# SHORT EXERCISE
Both the line containing "base_dish();" and the line containing "from typing import" belong in the answer, along with every line between them; print exactly those.
****
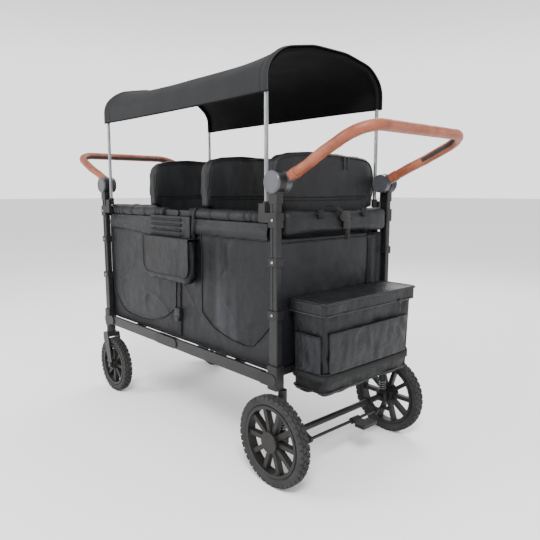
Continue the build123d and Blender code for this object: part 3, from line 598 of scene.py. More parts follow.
@dataclass(frozen=True)
class Stuffing:
    """How a pad swells: a pressure simulation on a voxel mesh, with a limit on how far it moves."""

    pressure: float = 4.0
    cap: float = 0.010
    voxel: float = 0.006
    frames: int = 16

    def puff(self, bm: bmesh.types.BMesh, name: str) -> bmesh.types.BMesh:
        """Swell a closed shape like a stuffed pad.

        Args:
            bm: the shape, a little smaller than the finished pad. It is freed.
            name: a name for the helper object.

        Returns:
            The swollen mesh.
        """
        mesh = bpy.data.meshes.new(name)
        bm.to_mesh(mesh)
        bm.free()
        helper = bpy.data.objects.new(name, mesh)
        bpy.context.scene.collection.objects.link(helper)
        remesh = helper.modifiers.new("voxels", "REMESH")
        remesh.mode = "VOXEL"
        remesh.voxel_size = self.voxel
        rough = baked(helper)
        discard(helper)
        start = [vert.co.copy() for vert in rough.verts]
        mesh = bpy.data.meshes.new(name)
        rough.to_mesh(mesh)
        rough.free()
        helper = bpy.data.objects.new(name, mesh)
        bpy.context.scene.collection.objects.link(helper)
        cloth = helper.modifiers.new("stuffing", "CLOTH")
        cloth.settings.quality = 5
        cloth.settings.use_pressure = True
        cloth.settings.uniform_pressure_force = self.pressure
        cloth.settings.effector_weights.gravity = 0.0
        cloth.point_cache.frame_start = 1
        cloth.point_cache.frame_end = self.frames
        scene = bpy.context.scene
        for number in range(1, self.frames + 1):
            scene.frame_set(number)
        swollen = baked(helper)
        scene.frame_set(1)
        discard(helper)
        swollen.verts.ensure_lookup_table()
        for vert, origin in zip(swollen.verts, start):
            move = vert.co - origin
            if move.length > self.cap:
                vert.co = origin + move.normalized() * self.cap
        bmesh.ops.smooth_vert(swollen, verts=swollen.verts, factor=0.5, use_axis_x=True, use_axis_y=True,
                              use_axis_z=True)
        return swollen


def crinkle(bm: bmesh.types.BMesh, depth: float, scale: float, seed: float) -> None:
    """Push the surface in and out a little, as loose cloth over padding does.

    Args:
        bm: the mesh, which is changed.
        depth: how far it moves.
        scale: how many wrinkles fit in a metre.
        seed: sets one pattern apart from another.
    """
    bm.normal_update()
    for vert in bm.verts:
        stretched = Vector((vert.co.x, vert.co.y, vert.co.z * 0.6))
        vert.co = vert.co + vert.normal * depth * ripple(stretched, scale, seed)


def seam_line(tree: BVHTree, points: Iterable[Vector], toward: Vector, lift: float) -> list[Vector]:
    """The points dropped onto a surface along a direction, and lifted off it a little.

    Args:
        tree: the surface.
        points: the line to drop.
        toward: the unit direction to drop it in.
        lift: how far it stands off the surface.

    Returns:
        The points that met the surface.
    """
    found = []
    for point in points:
        hit = tree.ray_cast(point - toward * 0.2, toward)[0]
        if hit is not None:
            found.append(hit - toward * lift)
    return found


def soft_block(low: Vector, high: Vector, radius: float, cuts: int = 14) -> bmesh.types.BMesh:
    """A finely divided box whose edges and corners are round.

    Args:
        low: its lowest corner.
        high: its highest corner.
        radius: the radius of its edges and corners.
        cuts: how often each edge is divided.

    Returns:
        The mesh.
    """
    bm = bmesh.new()
    bmesh.ops.create_cube(bm, size=1.0)
    bmesh.ops.subdivide_edges(bm, edges=bm.edges, cuts=cuts, use_grid_fill=True)
    centre, half = (low + high) / 2, (high - low) / 2
    for vert in bm.verts:
        point = Vector(2 * vert.co[axis] * half[axis] for axis in range(3))
        inner = Vector(max(-half[axis] + radius, min(half[axis] - radius, point[axis])) for axis in range(3))
        away = point - inner
        vert.co = centre + (inner + away.normalized() * radius if away.length > 0 else point)
    bm.normal_update()
    return bm


def merge(target: bmesh.types.BMesh, extra: bmesh.types.BMesh) -> None:
    """Move one mesh into another.

    Args:
        target: the mesh that grows.
        extra: the mesh to add, which is freed.
    """
    mesh = bpy.data.meshes.new("part")
    extra.to_mesh(mesh)
    extra.free()
    target.from_mesh(mesh)
    bpy.data.meshes.remove(mesh)


def joined(parts: Iterable[bmesh.types.BMesh]) -> bmesh.types.BMesh:
    """All the meshes as one.

    Args:
        parts: the meshes, which are freed.

    Returns:
        The new mesh.
    """
    whole = bmesh.new()
    for part in parts:
        merge(whole, part)
    return whole


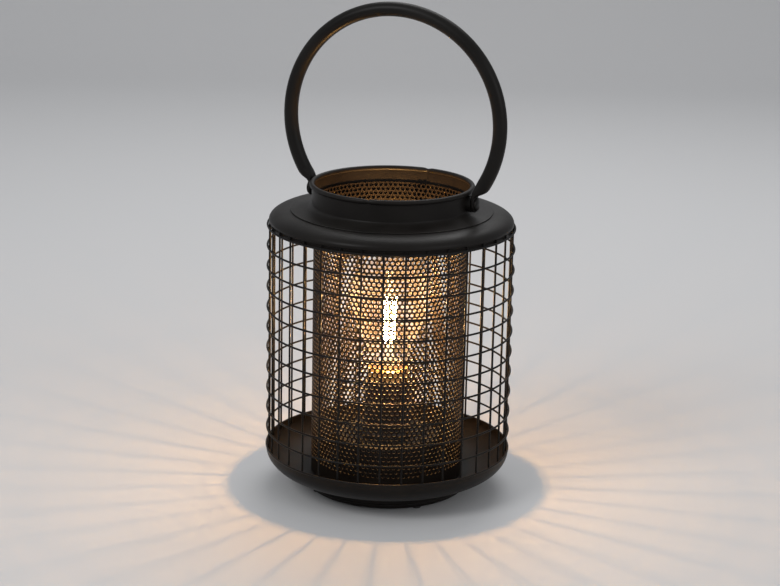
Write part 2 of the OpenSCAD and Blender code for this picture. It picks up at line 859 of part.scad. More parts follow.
module bulb_filaments() {
    lean = atan((filament_head - filament_foot) / filament_l);
    rod_edge = rod_r + touch_gap;
    color("#ffcf7a")
        for (i = [0:filament_count - 1])
            rotate(45 + i * 360 / filament_count)
                translate([filament_foot, 0, filament_z])
                    rotate([0, lean, 0]) {
                        cylinder(r = filament_r, h = filament_l, $fn = 24);
                        rotate([0, -90 - lean, 0])
                            cylinder(r = support_r, h = filament_foot - rod_edge, $fn = 16);
                        translate([0, 0, filament_l])
                            rotate([0, -90 - lean, 0])
                                cylinder(r = support_r, h = filament_head - rod_edge, $fn = 16);
                    }
}

base_dish();
foot_ring();
foot_pads();
cage_uprights();
cage_rings();
shoulder();
neck_collar();
perforated_sleeve();
ear_left();
ear_right();
stud_left();
stud_right();
handle();
battery_housing();
housing_base();
housing_screws();
battery_door();
battery_cells();
battery_contacts();
circuit_board();
switch_body();
switch_knob();
lamp_holder();
holder_insert();
holder_thread();
holder_contact();
holder_leads();
bulb_cap();
bulb_tip();
bulb_collar();
bulb_glass();
bulb_stem();
bulb_filaments();
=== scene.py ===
"""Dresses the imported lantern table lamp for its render.

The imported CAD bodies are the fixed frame. The pieces that show are built again
here at the same sizes with finer detail: the sheet metal parts as smooth
revolved shells, the cage with its welds, the sleeve with every hole, the bail
with its flattened ends, and the lit bulb. Lengths are written in millimetres
and become metres when a mesh is made.
"""

from __future__ import annotations

import logging
import math
from dataclasses import dataclass, field
from enum import Enum
from typing import Callable, Iterable, Sequence

import bmesh
import bpy
from mathutils import Matrix, Vector

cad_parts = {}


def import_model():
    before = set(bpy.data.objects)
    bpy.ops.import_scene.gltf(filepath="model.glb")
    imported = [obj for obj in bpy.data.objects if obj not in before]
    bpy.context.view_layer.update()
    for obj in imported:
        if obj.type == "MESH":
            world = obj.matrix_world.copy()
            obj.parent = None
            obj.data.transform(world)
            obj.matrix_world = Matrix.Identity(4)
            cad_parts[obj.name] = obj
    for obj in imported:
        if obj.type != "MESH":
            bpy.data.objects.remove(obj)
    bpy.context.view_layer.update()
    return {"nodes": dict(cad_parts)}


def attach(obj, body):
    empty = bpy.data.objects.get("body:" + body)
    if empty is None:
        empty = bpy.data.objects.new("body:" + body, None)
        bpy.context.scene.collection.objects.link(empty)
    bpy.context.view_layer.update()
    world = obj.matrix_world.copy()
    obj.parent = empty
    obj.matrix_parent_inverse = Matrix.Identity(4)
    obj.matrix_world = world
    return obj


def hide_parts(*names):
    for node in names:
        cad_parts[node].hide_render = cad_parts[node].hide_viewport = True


LOG = logging.getLogger("lantern")
MM = 0.001
CREASE = 32.0
SHEET_CREASE = 50.0

Point = tuple[float, float]
Spot = tuple[float, float, float]
Colour = tuple[float, float, float]


class Body(Enum):
    """The rigid bodies that the new pieces ride on."""

    LAMP = "lamp"
    BAIL = "bail"


class Along(Enum):
    """The axis that a revolved shell turns about."""

    UP = "up"
    RIGHT = "right"
    LEFT = "left"


# --------------------------------------------------------------------------
# Node trees


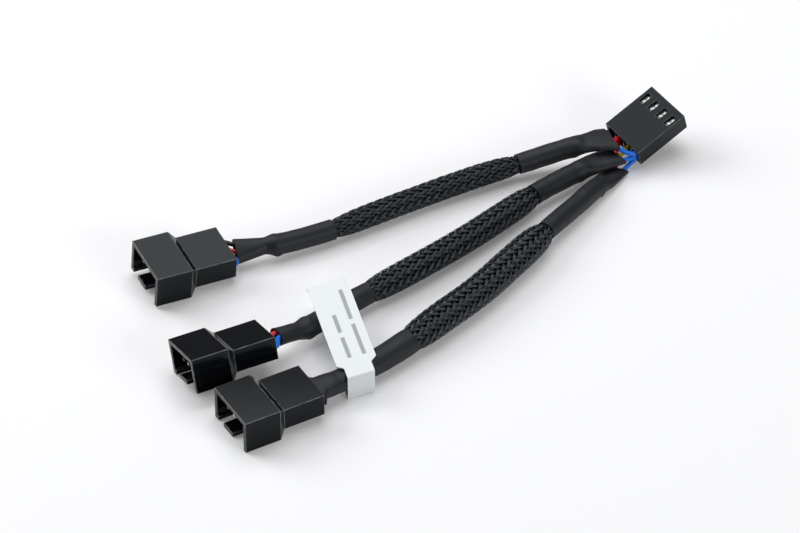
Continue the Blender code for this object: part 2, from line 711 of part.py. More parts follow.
def label_loop(routes):
    """The label's path round two branches, as points with the strip's width at each."""
    crossing = []
    for branch, route, along in zip(BRANCHES[1:], routes[1:], LABEL_CROSSINGS):
        width = outer_shrink_size(branch, along)[0]
        under = np.linspace(along - 0.6 * LABEL_WIDTH, along + 0.6 * LABEL_WIDTH, 5)
        top = max(route.at(spot)[2] + outer_shrink_size(branch, spot)[1] / 2 for spot in under)
        crossing.append((route.at(along), width / 2, top))
    (far, far_half, far_top), (near, near_half, near_top) = crossing
    lift = LABEL_THICKNESS / 2 + LABEL_GAP
    floor = LABEL_THICKNESS / 2
    run = near[:2] - far[:2]
    reach = np.linalg.norm(run)
    run /= reach
    far_top, near_top = far_top + lift, near_top + lift
    far_edge = -far_half - lift - LABEL_FAR_REACH
    near_edge = reach + near_half + lift + LABEL_NEAR_REACH
    fold = far_top / 2
    shoulder = near_edge - SHOULDER_FROM_CREASE
    path = []
    for angle in range(250, 90, -20):
        turned = math.radians(angle)
        x = far_edge + fold + fold * math.cos(turned)
        height = floor + (far_top - floor) * (0.5 + 0.5 * math.sin(turned))
        path.append((x, height, TAIL_WIDTH if angle > 180 else LABEL_WIDTH))
    path += [
        (far_edge + fold, far_top, LABEL_WIDTH),
        (0.3 * reach, (far_top + near_top) / 2 - 0.12 * MM, LABEL_WIDTH),
        (0.7 * reach, (far_top + near_top) / 2 - 0.12 * MM, LABEL_WIDTH),
        (shoulder, near_top, LABEL_WIDTH),
        (shoulder + 0.5 * SHOULDER_LENGTH, near_top, LABEL_WIDTH - 0.4 * (LABEL_WIDTH - TAIL_WIDTH)),
        (shoulder + SHOULDER_LENGTH, near_top, TAIL_WIDTH),
        (near_edge - 0.5 * MM, near_top - 0.1 * MM, TAIL_WIDTH),
        (near_edge, near_top - 0.7 * MM, TAIL_WIDTH),
        (near_edge, floor + 1.0 * MM, TAIL_WIDTH),
        (near_edge - 1.0 * MM, floor, TAIL_WIDTH),
        (0.5 * reach, floor, TAIL_WIDTH),
        (far_edge + fold + 0.6 * MM, floor, TAIL_WIDTH),
    ]
    return path, far, run


def label_mesh(routes):
    path, start, run = label_loop(routes)
    count = len(path)
    line = np.array([(x, z) for x, z, _ in path])
    rings_out, rings_in = [], []
    for index, (x, z, width) in enumerate(path):
        ahead = line[(index + 1) % count] - line[index - 1]
        ahead /= np.linalg.norm(ahead)
        outward = np.array([-ahead[1], ahead[0]]) * LABEL_THICKNESS / 2
        for found, sign in ((rings_out, 1), (rings_in, -1)):
            u, height = x + sign * outward[0], z + sign * outward[1]
            middle = np.array([start[0] + run[0] * u, start[1] + run[1] * u, height])
            found.append([tuple(middle + np.array([side * width / 2, 0.0, 0.0])) for side in (-1, 1)])
    points = [point for rings in (rings_out, rings_in) for pair in rings for point in pair]
    faces = []
    for index in range(count):
        after = (index + 1) % count
        a, b, c, d = 2 * index, 2 * index + 1, 2 * after + 1, 2 * after
        inside = 2 * count
        faces.append([a, b, c, d])
        faces.append([inside + a, inside + d, inside + c, inside + b])
        faces.append([a, d, inside + d, inside + a])
        faces.append([b, inside + b, inside + c, c])
    return mesh_from("label", points, faces)


def build():
    for old in list(bpy.data.objects):
        bpy.data.objects.remove(old)

    nylon = material("black_nylon", (0.022, 0.024, 0.027), 0.38)
    shrink = material("heat_shrink", (0.022, 0.022, 0.024), 0.62)
    braid = material("braided_sleeve", (0.012, 0.013, 0.016), 0.55)
    paper = material("label_paper", (0.80, 0.83, 0.85), 0.6)
    tin = material("tinned_contact", (0.80, 0.80, 0.78), 0.25, 1.0)
    insulation = {name: material(name + "_wire", colour, 0.4) for name, colour in WIRE_COLOURS.items()}

    plug_mesh = plug_housing_mesh()
    socket_mesh = socket_housing_mesh()
    pin_mesh = pin_contact_mesh()
    crimp_mesh = crimp_contact_mesh()

    socket_pose = resting(socket_mesh, *SOCKET_PLACE)
    set_down(add_object("socket_housing", socket_mesh, nylon), socket_pose)
    for circuit in CIRCUITS:
        contact = add_object("socket_contact_" + circuit, crimp_mesh, tin)
        set_down(contact, socket_pose, (0.0, contact_offset(circuit), SOCKET_CENTRE))
    socket_side = np.array(socket_pose[0] @ Vector((0.0, 1.0, 0.0))) * (1.0, 1.0, 0.0)

    routes = []
    for number, (branch, place) in enumerate(zip(BRANCHES, PLUG_PLACES), start=1):
        plug_pose = resting(plug_mesh, *place)
        set_down(add_object(f"plug_{number}_housing", plug_mesh, nylon), plug_pose)
        plug_side = mouth_side(plug_pose, branch["mouth_roll"])
        route = Route(np.array(branch["route"]) * MM, plug_side, socket_side)
        routes.append(route)
        for index, circuit in enumerate(branch["circuits"]):
            pin = add_object(f"plug_{number}_pin_{circuit}", pin_mesh, tin)
            set_down(pin, plug_pose, (0.0, contact_offset(circuit), PIN_HEIGHT))
            points = wire_points(branch, route, index, plug_pose, socket_pose)
            add_wire(f"wire_{number}_{circuit}", points, insulation[circuit])

        for mesh, finish in zip(branch_tubes(number, branch, route), (shrink, shrink, braid)):
            mesh.shade_smooth()
            add_object(mesh.name, mesh, finish)

    add_object("label", label_mesh(routes), paper)


build()
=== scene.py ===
"""Looks of the fan splitter cable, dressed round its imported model.

Metres, +Z up. The lead lies along +X, from the fan plugs' mouths to the header socket's nose.
"""

import math

import bmesh
import bpy
import numpy as np
from mathutils import Euler, Matrix, Vector, noise


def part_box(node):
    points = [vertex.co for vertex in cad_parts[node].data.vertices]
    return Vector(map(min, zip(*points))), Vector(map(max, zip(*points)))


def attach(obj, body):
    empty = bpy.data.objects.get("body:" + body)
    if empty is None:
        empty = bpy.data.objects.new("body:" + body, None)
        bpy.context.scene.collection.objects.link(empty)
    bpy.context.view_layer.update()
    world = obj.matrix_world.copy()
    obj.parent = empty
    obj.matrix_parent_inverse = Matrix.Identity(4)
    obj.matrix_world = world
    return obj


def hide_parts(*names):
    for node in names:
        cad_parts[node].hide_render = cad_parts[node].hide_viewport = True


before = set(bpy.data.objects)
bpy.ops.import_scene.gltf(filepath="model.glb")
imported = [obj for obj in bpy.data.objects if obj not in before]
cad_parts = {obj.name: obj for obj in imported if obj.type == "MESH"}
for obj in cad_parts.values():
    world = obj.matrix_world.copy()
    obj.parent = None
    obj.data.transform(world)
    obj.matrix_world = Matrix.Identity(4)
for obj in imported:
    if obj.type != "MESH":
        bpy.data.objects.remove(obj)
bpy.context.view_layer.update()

MM = 0.001
BODY = "root"

# Camera and light
CAMERA_PLACE = (-0.29792, -0.62817, 0.56604)
CAMERA_AIM = (-0.0082, 0.00875, 0.0)
CAMERA_LENS_MM = 206.63
SENSOR_WIDTH_MM = 36.0

WORLD_LIGHT = 0.11
# A level panel overhead; its outer edge, towards its heading, is seen at the given angle
PANEL_HEIGHT = 1.0
PANEL_SIZE = (1.2, 0.95)
PANEL_EDGE_ANGLE = math.radians(41.86)
PANEL_HEADING = math.radians(67.5)
PANEL_POWER = 8.7
# Each softbox: its place, its size and its power
KEY_LIGHT = ((-0.52, 0.62, 0.50), (0.62, 0.52), 6.0)
FRONT_LIGHT = ((0.32, -0.85, 0.37), (0.45, 0.30), 3.2)
FLOOR_REACH = 3.0
FLOOR_DROP = 0.05 * MM
VIEW_REACH = 10.0

# What every connector shares
PITCH = 2.54 * MM
CIRCUITS = ("black", "red", "yellow", "blue")
CUT_MARGIN = 1.0 * MM
FIT_GAP = 0.15 * MM
SEAT_GAP = 0.30 * MM

# Wires
WIRE_DIAMETER = 0.96 * MM
WIRE_PITCH = 1.08 * MM
WIRE_LEAD = 0.5 * MM
WIRE_END_REACH = 12.0 * MM
WIRE_END_STEP = 0.35 * MM
WIRE_STEP = 1.2 * MM

# Fan plug, measured from its rear face
SHROUD_WIDTH = 12.25 * MM
SHROUD_HEIGHT = 7.1 * MM
SHROUD_LENGTH = 7.55 * MM
STEP_LENGTH = 1.25 * MM
REAR_LENGTH = 8.7 * MM
REAR_WIDTH = 10.16 * MM
REAR_FLOOR = 1.3 * MM
REAR_BODY_HEIGHT = 4.7 * MM
SIDE_WALL = 0.95 * MM
TOP_WALL = 0.8 * MM
FLOOR_WALL = 0.9 * MM
WELL_DEPTH = 7.95 * MM
KEY_SLOT_LENGTH = 5.8 * MM
FAR_LIP = 1.45 * MM
FAR_SLOT_WIDTH = 1.9 * MM
TONGUE_WIDTH = 3.7 * MM
PIN_HEIGHT = 3.2 * MM
PLUG_LENGTH = SHROUD_LENGTH + STEP_LENGTH + REAR_LENGTH
CHANNEL_WIDTH = 1.95 * MM
CHANNEL_HEIGHT = 2.1 * MM
PIN_BODY_START = 2.3 * MM
CRIMP_LENGTH = 2.5 * MM

# Header socket, measured from its rear face
SOCKET_LENGTH = 12.4 * MM
SOCKET_WIDTH = 10.16 * MM
SOCKET_BODY_HEIGHT = 4.3 * MM
SOCKET_CENTRE = SOCKET_BODY_HEIGHT / 2
NOSE_WALL = 1.0 * MM
CAVITY_WIDTH = 1.95 * MM
CAVITY_HEIGHT = 3.35 * MM
PIN_ENTRY = 1.1 * MM
WINDOW_WIDTH = 1.15 * MM
WINDOW_LENGTH = 2.4 * MM
WINDOW_FROM_NOSE = 1.6 * MM
RIB_HEIGHT = 1.2 * MM
RIB_WIDTH = 1.1 * MM
RIB_EMBED = 0.2 * MM
NECK_REAR = 2.9 * MM
MOULD_EDGE = 0.16 * MM

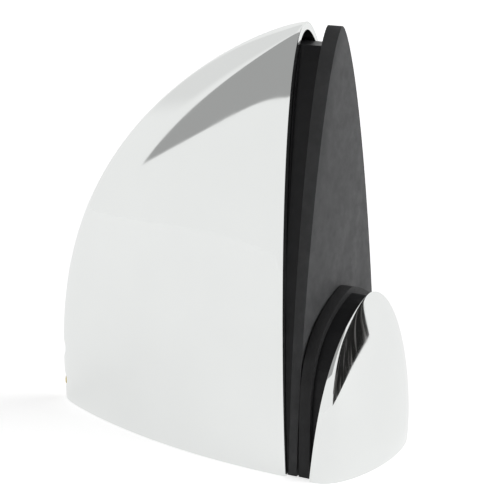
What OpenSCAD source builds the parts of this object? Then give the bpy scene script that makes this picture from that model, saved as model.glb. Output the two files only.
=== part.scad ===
// Two-jaw shelf clamp bracket: a tall beak-shaped fixed jaw and a low moving jaw, closed.
// It stands on the face that goes to the wall: +Z points out of the wall, +X from the fixed
// jaw to the moving jaw, and the origin is midway between the wall screws, on the wall.

/* [Overall] */
// Height of the tall shell above the wall
tall_h = 65.3; // [55:0.1:80]
// Reach of the tall shell from its rim to its nose, at the wall
tall_reach = 48.9; // [44:0.1:62]
// Half width of the tall shell's rim at the wall
tall_half_w = 13.6; // [12.5:0.1:18]
// Height of the low shell above the wall
low_h = 25.9; // [24:0.1:34]
// Reach of the low shell from its rim to its nose, at the wall
low_reach = 6.4; // [6:0.1:12]
// Half width of the low shell's rim where it is widest
low_half_w = 13.7; // [13:0.1:18]
// Thickness of both shell walls
wall = 1.2; // [0.9:0.1:1.6]

/* [Pads] */
// Height of the fixed pad
fixed_pad_h = 65; // [54:0.1:80]
// Half width of the fixed pad at the wall
fixed_pad_half_w = 13.1; // [12:0.1:18]
// Thickness of the fixed pad at the wall
fixed_pad_foot = 1.3; // [1:0.1:2]
// Thickness of the fixed pad at its tip
fixed_pad_tip = 2.4; // [1.6:0.1:3]
// Height of the moving pad
moving_pad_h = 26.3; // [24:0.1:34]
// Half width of the moving pad at the wall
moving_pad_half_w = 13; // [12:0.1:18]
// Thickness of the moving pad
moving_pad_t = 1.8; // [1.4:0.1:2.4]
// Gap between the two pads when the jaws are closed
closed_gap = 0.3; // [0.2:0.05:1]

/* [Rims] */
// Distance from the fixed pad's face back to the tall shell's rim, at the wall
tall_rim_back = 1.55; // [1.4:0.05:3]
// How far the tall rim leans back over each millimetre of height
tall_rim_lean = 0.067; // [0.03:0.001:0.1]
// Distance from the fixed pad's face forward to the low shell's rim, at the wall
low_rim_ahead = 2.4; // [2.3:0.05:4]
// How far the low rim leans forward over each millimetre of height
low_rim_lean = 0.11; // [0.05:0.005:0.15]
// Depth of the fixed core behind its pad above the mechanism
tongue_depth = 11; // [8:0.5:16]
// Drop from the tall pad's tip to the flat crest of the fixed core
crest_drop = 2.8; // [2:0.1:5]

/* [Clamp drive] */
// Travel of the moving jaw
travel = 16; // [10:0.5:18]
// Height of the clamp drive's axis above the wall
drive_z = 8.8; // [8.6:0.1:10]
// Radius of the jaw stud over its thread
stud_r = 2.45; // [2:0.05:2.6]
// Outer radius of the sleeve nut
sleeve_r = 3.4; // [3.2:0.05:3.6]
// Radius of the sleeve nut's collar
collar_r = 4.6; // [4.4:0.1:5]
// Thickness of the sleeve nut's collar
collar_t = 1.8; // [1.2:0.1:2]
// Threaded length at the mouth of the sleeve nut
thread_len = 8; // [6:0.5:10]
// Distance from the fixed pad's face back to the sleeve nut's mouth
sleeve_mouth = 14; // [12:0.5:15]
// Distance from the fixed pad's face back to the thrust plate
thrust_back = 33; // [31:0.5:34]
// Thickness of the thrust plate
thrust_t = 2; // [1.5:0.1:2.5]
// Width across the flats of the sleeve nut's hex socket
drive_key = 2.5; // [2:0.5:3]
// Radius of the guide pins
pin_r = 1.5; // [1.2:0.1:1.6]
// Height of the guide pins above the wall
pin_z = 17; // [16:0.5:18]
// Distance of each guide pin from the middle plane
pin_y = 5.5; // [5:0.1:5.8]

/* [Wall fixing] */
// Distance from the wall screw centre to the fixed pad's face
face_x = 17; // [16:0.5:18]
// Distance between the two wall screws
screw_gap = 16; // [14:0.5:17]
// Radius of the wall screw holes
screw_hole_r = 2.2; // [1.8:0.1:2.3]
// Radius of the wall screw countersinks
screw_sink_r = 3.9; // [3.4:0.1:4]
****
# FINAL RESULT
base_dish();
foot_ring();
foot_pads();
cage_uprights();
cage_rings();
shoulder();
neck_collar();
perforated_sleeve();
ear_left();
ear_right();
stud_left();
stud_right();
handle();
battery_housing();
housing_base();
housing_screws();
battery_door();
battery_cells();
battery_contacts();
circuit_board();
switch_body();
switch_knob();
lamp_holder();
holder_insert();
holder_thread();
holder_contact();
holder_leads();
bulb_cap();
bulb_tip();
bulb_collar();
bulb_glass();
bulb_stem();
bulb_filaments();
=== scene.py ===
"""Dresses the imported lantern table lamp for its render.

The imported CAD bodies are the fixed frame. The pieces that show are built again
here at the same sizes with finer detail: the sheet metal parts as smooth
revolved shells, the cage with its welds, the sleeve with every hole, the bail
with its flattened ends, and the lit bulb. Lengths are written in millimetres
and become metres when a mesh is made.
"""

from __future__ import annotations

import logging
import math
from dataclasses import dataclass, field
from enum import Enum
from typing import Callable, Iterable, Sequence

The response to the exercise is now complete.